More recently, in 2021, Frances Haugen, a former Facebook staffer, leaked a trove of documents that she said showed that Meta, the parent company of Facebook and Instagram, ignored warnings from its own researchers about the harmful effects that the latter app was having on teenage girls and their self-esteem. (I wrote about the leak at the time.) Haugen told a joint committee of the British Parliament that Facebook’s own research showed that children using Instagram were unhappy, but also felt that they could not stop using it. At the time, Mark Zuckerberg, the CEO of Meta, wrote that it was “very important” to him that everything he built was safe for kids. But some observers believe that such problems have continued. According toThe Guardian, a psychologist who advised Meta on suicide prevention quit last month, accusing the company of turning a blind eye to harmful content and of putting profit over lives.

The warnings from Haidt, Turkle, and others appear to have been influential in some political circles. Ron DeSantis, the governor of Florida, recently signed a bill banning children under fourteen from having social media accounts at all and requiring children under sixteen to get parental permission first. Similar legislation has passed in Utah, Ohio, and Arkansas. Unfortunately for supporters of this kind of law, however, federal courts have blocked the legislation in the latter two states, while Utah’s version is currently being challenged. As the New York Times noted, the reason is fairly straightforward: restricting access to social media means restricting access to speech, and in most cases, the First Amendment doesn’t allow the government to do this—not even when children are involved.

Free speech aside, some researchers believe that concerns about the harms of teenage social media use are wildly overstated. In a review of Haidt’s latest book for Nature, Candice Odgers—a professor of psychology at the University of California, Irvine, who researches the effects of social media on children—predicted that the book is going to “sell a lot of copies, because [he] is telling a scary story about children’s development that many parents are primed to believe.” For Odgers, however, this scary story is “not supported by science.” Haidt’s book (and a related website called After Babel) contains graphs showing that mental health problems in teens have risen along with smartphone use. But for Odgers, all these charts prove is that researchers should “avoid making up stories by simply looking at trend lines.”

Odgers writes that she and many other researchers have searched for the kinds of conclusive links suggested by Haidt and Turkle, but that those efforts have produced what she calls “a mix of no, small and mixed associations.” When links are found between depression or anxiety and smartphone or social media use, she writes, they suggest “not that social-media use predicts or causes depression, but that young people who already have mental-health problems use such platforms more often or in different ways from their healthy peers.” Odgers says that numerous studies, including an analysis of teenage mental health in more than seventy countries, showed “no consistent or measurable associations” between well-being and social media. Haidt, she writes, may be a gifted storyteller, but the story he is telling “is currently one searching for evidence.”

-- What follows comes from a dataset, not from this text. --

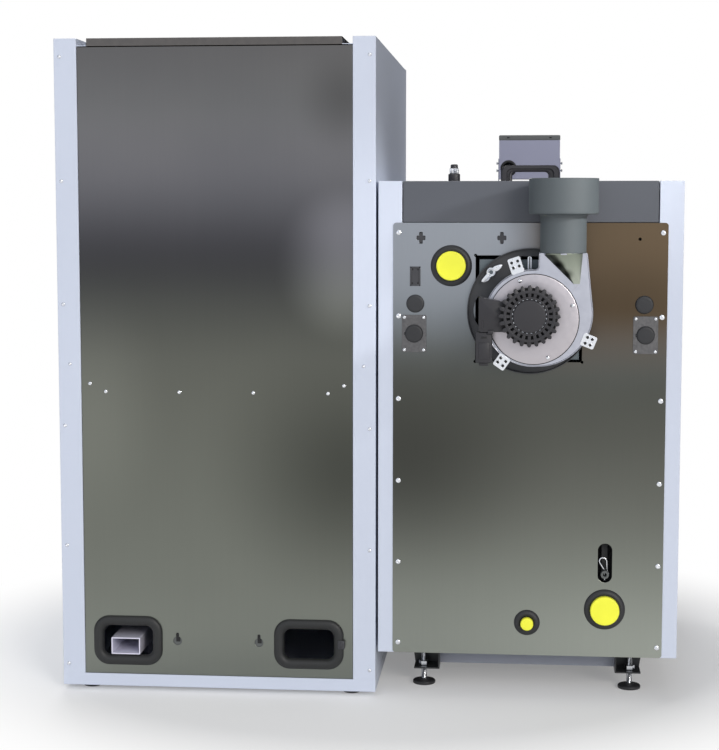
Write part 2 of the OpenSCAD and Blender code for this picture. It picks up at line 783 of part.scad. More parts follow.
module fan_volute() color(steel) placed() {
  difference() {
    union() {
      along_y(fan_front, fan_back) spiral(0);
      hull() {
        zcyl(flue_x, flue_y, flue_base - 3, flue_base, 43.5);
        box(flue_x + 20, flue_x + 32, fan_front, fan_back - 5, flue_base - 59, flue_base - 55);
      }
    }
    along_y(fan_front + 2, fan_back - 2) spiral(2);
    hull() {
      zcyl(flue_x, flue_y, flue_base - 4, flue_base + 1, 41.5);
      box(flue_x + 22, flue_x + 30, fan_front + 2, fan_back - 7, flue_base - 57, flue_base - 53);
    }
    ycyl(plate_x, plate_z, fan_front - 1, fan_front + 3, 83);
    ycyl(ring_x, ring_z, fan_back - 3, fan_back + 1, 60);
  }
  difference() {
    zcyl(flue_x, flue_y, flue_base - 2, flue_base + 18, 42.5);
    zcyl(flue_x, flue_y, flue_base - 3, flue_base + 19, 40.5);
  }
}

module fan_cover_plate() color(steel) placed() difference() {
  ycyl(plate_x, plate_z, fan_front - 3, fan_front, cover_plate_r);
  ycyl(fan_x, fan_z, fan_front - 4, fan_front + 1, 8);
}

// A four-hole lug, its plate reaching inwards by the given length
module lug(x, z, turn, inwards) translate([x, 0, z]) along_y(fan_front - 2, fan_front)
  rotate(turn) difference() {
    translate([-inwards, -12.5]) square([13.5 + inwards, 25]);
    for (u = [-5, 5], v = [-6, 6]) translate([u, v]) circle(r = 2.2);
  }

module fan_lugs() color("#d5d7dc") placed() {
  lug(272.4 + mid, 884.9 + up, 108.4, 18);
  lug(414 + mid, 738 + up, -21.9, 14);
  lug(247.6 + mid, 697.1 + up, -125.3, 13);
  box(ring_x - 5.5, ring_x + 2.5, -9, -7, ring_z + 78, ring_z + 108);
}

module fan_impeller() color(steel) placed() {
  ycyl(fan_x, fan_z, fan_front - 17, -52, 4);
  ycyl(fan_x, fan_z, -88, -56, 14);
  ycyl(fan_x, fan_z, -88, -86, impeller_r);
  for (k = [0:19]) translate([fan_x, 0, fan_z]) rotate([0, k * 18, 0])
    translate([impeller_r - 22, -87, -1]) cube([21, 37, 2]);
}

module fan_motor() color(black) placed() {
  difference() {
    ycyl(fan_x, fan_z, -132, fan_front - 3, 44);
    ycyl(fan_x, fan_z, fan_front - 18, fan_front - 2, 4 + running);
  }
  ycyl(fan_x, fan_z, -146, -132, 48);
  for (k = [0:23]) translate([fan_x, 0, fan_z]) rotate([0, k * 15, 0])
    translate([40, -145, -2.5]) cube([18, 12, 5]);
  ycyl(fan_x, fan_z, motor_tip, -146, 31);
}

module terminal_box() color(black) placed() {
  along_y(-130, fan_front - 3) polygon([[fan_x - 96.5, fan_z - 31], [fan_x - 46, fan_z - 31],
    [fan_x - 46, fan_z + 25], [fan_x - 96.5, fan_z + 36]]);
  box(fan_x - 102.5, fan_x - 71, -125, -100, fan_z - 91, fan_z - 31);
}

module flue_adaptor() color(dark) placed() difference() {
  union() {
    zcyl(flue_x, flue_y, flue_base, flue_step, 44.5);
    zcyl(flue_x, flue_y, flue_step - 2, flue_step + flue_socket_h, flue_r + 1.5);
  }
  zcyl(flue_x, flue_y, flue_base - 1, flue_step + 1, 43);
  zcyl(flue_x, flue_y, flue_step, flue_step + flue_socket_h + 1, flue_r);
}

module pipe(x, z, r, wall) difference() {
  ycyl(x, z, pipe_end, vy0, r);
  ycyl(x, z, pipe_end - 1, vy0 + 1, r - wall);
}

module water_pipes() color(dark) placed() {
  pipe(flow_x, flow_z, pipe_r, 3);
  pipe(return_x, return_z, pipe_r, 3);
  pipe(drain_x, drain_z, drain_r, 2);
}

module pipe_grommet(x, z, flange_r, hole_r, r) difference() {
  union() {
    ycyl(x, z, -5, -sheet, flange_r);
    ycyl(x, z, -sheet, 4, hole_r - seat);
  }
  ycyl(x, z, -6, 5, r + seat);
}

module pipe_grommets() color(black) placed() {
  pipe_grommet(flow_x, flow_z, 41, 34, pipe_r);
  pipe_grommet(return_x, return_z, 41, 34, pipe_r);
  pipe_grommet(drain_x, drain_z, 26, 20, drain_r);
}

module pipe_cap(x, z, outer, inner) difference() {
  ycyl(x, z, pipe_end - 3, -7, outer);
  ycyl(x, z, pipe_end, -6, inner + running);
}

module flow_cap() color(yellow) placed() pipe_cap(flow_x, flow_z, 29, pipe_r);
module return_cap() color(yellow) placed() pipe_cap(return_x, return_z, 29, pipe_r);
module drain_cap() color(yellow) placed() pipe_cap(drain_x, drain_z, 12.8, drain_r);

module cable_inlets() color(black) placed() {
  for (i = [0:3]) {
    p = disc_pts[i];
    face = i < 2 ? -sheet : -sheet * 2;
    ycyl(p[0], p[1] + up, face - 4, face, 18);
    ycyl(p[0], p[1] + up, face, 3, 14 - seat);
  }
  x0 = 63.6;
  z0 = 838.8 + up;
  difference() {
    box(x0, x0 + 20.6, -4.5, -sheet, z0, z0 + 38.3);
    box(x0 + 3, x0 + 17.6, -5, -3, z0 + 3, z0 + 35.3);
  }
  box(66.4, 81.6, -sheet, 16, 841.4 + up, 874.6 + up);
}

module gland_plates() color(steel) placed()
  for (i = [2, 3]) difference() {
    along_y(-sheet * 2, -sheet) around(disc_pts[i][0], disc_pts[i][1] + up, 49, 74.3, 3);
    ycyl(disc_pts[i][0], disc_pts[i][1] + up, -4, 0, 14);
  }

module air_vent() color(steel) placed() {
  difference() {
    zcyl(vent_x, vent_y, vz1, case_top + 3, 8);
    zcyl(vent_x, vent_y, vz1 - 1, case_top - 10, 5);
  }
  zcyl(vent_x, vent_y, case_top + 3, case_top + 16, 12);
  zcyl(vent_x, vent_y, case_top + 16, case_top + 27, 9);
  zcyl(vent_x, vent_y, case_top + 27, case_top + 35, 7.5);
}

module control_box() color("#8f91a8") placed() {
  x0 = control_x0;
  x1 = control_x1;
  difference() {
    box(x0, x1, control_y0, control_y1, control_low, control_high);
    box(x0 + sheet, x1 - sheet, control_y0 + sheet, control_y1 + 1, control_low + sheet,
      control_high - sheet);
    ycyl(x0 + 22.7, control_low + 25.3, control_y0 - 1, control_y0 + 3, 16.7);
  }
  for (x = [x0 - 1.6, x1]) box(x, x + 1.6, control_y0 + 4, control_y0 + 50, case_top, case_top + 61.8);
  box(x0 - 1.6, x1 + 1.6, control_y0 + 4, control_y0 + 50, case_top, case_top + 2);
}

module control_bezel() color(dark) placed() difference() {
  box(control_x0, control_x1, control_y1, control_y1 + 12, control_low, control_high);
  box(control_x0 + 13.4, switch_x - 23, control_y1 + 10, control_y1 + 13, control_low + 30,
    control_high - 12);
  box(switch_x - 11, switch_x + 11, control_y1 + 3, control_y1 + 13, switch_z - 14, switch_z + 14);
  xcyl(control_y1 + 8, switch_z, switch_x - 13, switch_x + 13, 1.5 + running);
}

module main_switch() color(black) placed() {
  y = control_y1;
  z = switch_z;
  xcyl(y + 8, z, switch_x - 12.5, switch_x + 12.5, 1.5);
  along_x(switch_x - 10, switch_x + 10) polygon([[y + 5, z - 6], [y + 5, z + 6], [y + 12, z + 11],
    [y + 15, z + 11], [y + 12.5, z], [y + 15, z - 11], [y + 12, z - 11]]);
}

module rear_head(x, z, face, r) ycyl(x, z, face - 2.5, face, r);

module casing_screws() color("#dfe1e4") placed() {
  for (k = [0:5]) {
    z = 55.2 + k * (hopper_h - 91) / 5;
    rear_head(hx0 + 12, z, 0, 4);
    rear_head(hx1 - 12, z, 0, 4);
    pz = frame_top + 21 + k * (case_h - 122.5) / 5;
    rear_head(41, pz, -sheet, 5.5);
    rear_head(boiler_w - 40, pz, -sheet, 5.5);
  }
  for (s = [-1, 1]) {
    rear_head(hxc + s * (hopper_w / 2 - 24.2), 677, 0, 3.5);
    for (k = [0.5, 1.5]) rear_head(hxc + s * k * row_pitch, 621, 3, 4);
    rear_head(hxc + s * ((hsx1 - hsx0) / 2 - 18), 637, 3, 4);
  }
  for (i = [2, 3], u = [-19.3, 19.3], v = [-32.4, 32.4])
    rear_head(disc_pts[i][0] + u, disc_pts[i][1] + up + v, -sheet * 2, 2.5);
  for (a = [110, 20, -69])
    rear_head(plate_x + 79 * cos(a), plate_z + 79 * sin(a), fan_front - 3, 4);
  for (x = foot_x, y = foot_y) difference() {
    translate([x, y, 39]) cylinder(h = 10, r = 10.9, $fn = 6);
    zcyl(x, y, 38, 50, spindle_r + running);
  }
}

hopper_base();
hopper_glides();
hopper_left_panel();
hopper_right_panel();
hopper_rear_panel();
hopper_front_panel();
hopper_top_panel();
hopper_lid();
hinges();
hopper_bin();
auger_tube();
feed_auger();
auger_motor();
port_grommets();
cable_duct();
base_frame();
foot_rear_left();
foot_rear_right();
foot_front_left();
foot_front_right();
boiler_left_panel();
boiler_right_panel();
boiler_rear_panel();
boiler_front_panel();
boiler_top_front();
boiler_top_cover();
top_handle();
fire_door();
fire_chamber();
door_handle();
ash_drawer();
boiler_vessel();
smoke_box_lid();
insulation_mats();
burner_pot();
smoke_tubes();
turbulators();
r_clip();
flue_box();
fan_flange();
wing_nut();
fan_volute();
fan_cover_plate();
fan_lugs();
fan_impeller();
fan_motor();
terminal_box();
flue_adaptor();
water_pipes();
pipe_grommets();
flow_cap();
return_cap();
drain_cap();
cable_inlets();
gland_plates();
air_vent();
control_box();
control_bezel();
main_switch();
casing_screws();
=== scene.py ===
# Pellet boiler with a tall hopper beside it, seen from the rear where the flue fan sits
import bpy
import bmesh
import json
import math
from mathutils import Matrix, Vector


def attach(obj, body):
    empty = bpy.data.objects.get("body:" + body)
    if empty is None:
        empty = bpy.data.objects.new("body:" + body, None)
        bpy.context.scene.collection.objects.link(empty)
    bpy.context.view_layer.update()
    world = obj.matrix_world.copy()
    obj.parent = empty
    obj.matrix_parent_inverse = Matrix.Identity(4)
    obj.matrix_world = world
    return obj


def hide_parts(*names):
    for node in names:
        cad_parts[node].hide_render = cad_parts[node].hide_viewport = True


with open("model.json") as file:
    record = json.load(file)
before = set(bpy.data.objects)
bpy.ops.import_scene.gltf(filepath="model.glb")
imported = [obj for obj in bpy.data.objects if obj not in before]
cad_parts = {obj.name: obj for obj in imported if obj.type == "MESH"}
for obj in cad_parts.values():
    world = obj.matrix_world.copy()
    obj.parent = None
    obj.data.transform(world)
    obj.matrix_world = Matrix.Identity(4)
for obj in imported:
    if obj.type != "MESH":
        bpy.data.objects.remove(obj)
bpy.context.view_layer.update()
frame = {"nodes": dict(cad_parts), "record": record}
record = frame["record"]
bodyOf = {node: body for body, nodes in record["behaviour"]["bodies"].items() for node in nodes}
print("frame loaded:", len(frame["nodes"]), "nodes")


# Where the frame's origin lies in the drawing, whose zero is the boiler's left rear corner on the floor
frameZero = (-26.5, 397.5)


# Drawing millimetres to the frame's metres
def spot(x, y, z):
    return Vector(((x - frameZero[0]) / 1000, (y - frameZero[1]) / 1000, z / 1000))


# The frame's metres back to drawing millimetres
def drawingSpot(point):
    return Vector((point.x * 1000 + frameZero[0], point.y * 1000 + frameZero[1], point.z * 1000))


def linearColour(hexText, strength=1.0):
    channels = []
    for start in (1, 3, 5):
        value = int(hexText[start:start + 2], 16) / 255
        channels.append(strength * (value / 12.92 if value <= 0.04045 else ((value + 0.055) / 1.055) ** 2.4))
    return (*channels, 1.0)


# Adds one node with its settings, input values and links, each from a socket or from a node's first output
def addNode(tree, kind, settings=None, values=None, links=None):
    node = tree.nodes.new(kind)
    for name, value in (settings or {}).items():
        setattr(node, name, value)
    for name, value in (values or {}).items():
        node.inputs[name].default_value = value
    for name, source in (links or {}).items():
        socket = source.outputs[0] if isinstance(source, bpy.types.Node) else source
        tree.links.new(socket, node.inputs[name])
    return node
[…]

Odgers is not alone in her skepticism. Dylan Selterman, a psychology professor at Johns Hopkins University, wrote recently that studies of the effect of social media on the mental health of teens have shown mixed findings and “vary in quality”; therefore, no scientific consensus exists. Some researchers have found a link, but just as many have failed to find one—and in some cases, psychologists have suggested that social media might actually have positive effects. One study found that eating potatoes had a stronger negative correlation with a teen’s mental health than using social media. Aaron Brown, a statistics professor writing in Reason, argues that the evidence Haidt supplies “not only doesn’t support his claim about teen health and mental health, it undermines it,” since many of the studies he refers to are badly designed or don’t prove what they claim to prove. (To his credit, Haidt has maintained a Google Doc that links to many of the critical responses to his research.)

Odgers argues that two things can be true at once when it comes to social media: that there is no conclusive evidence that using these platforms is rewiring children’s brains or driving an epidemic of mental illness, and that changes to the ways these platforms work would nonetheless be wise, given how much time young people spend on them. What seems inarguable, Odgers writes, is that the US has “a generation in crisis and in desperate need of the best of what science and evidence-based solutions can offer.” But instead of searching for real solutions, she argues, we are obsessed with scary stories that are unsupported by research and in the end do little to help young people.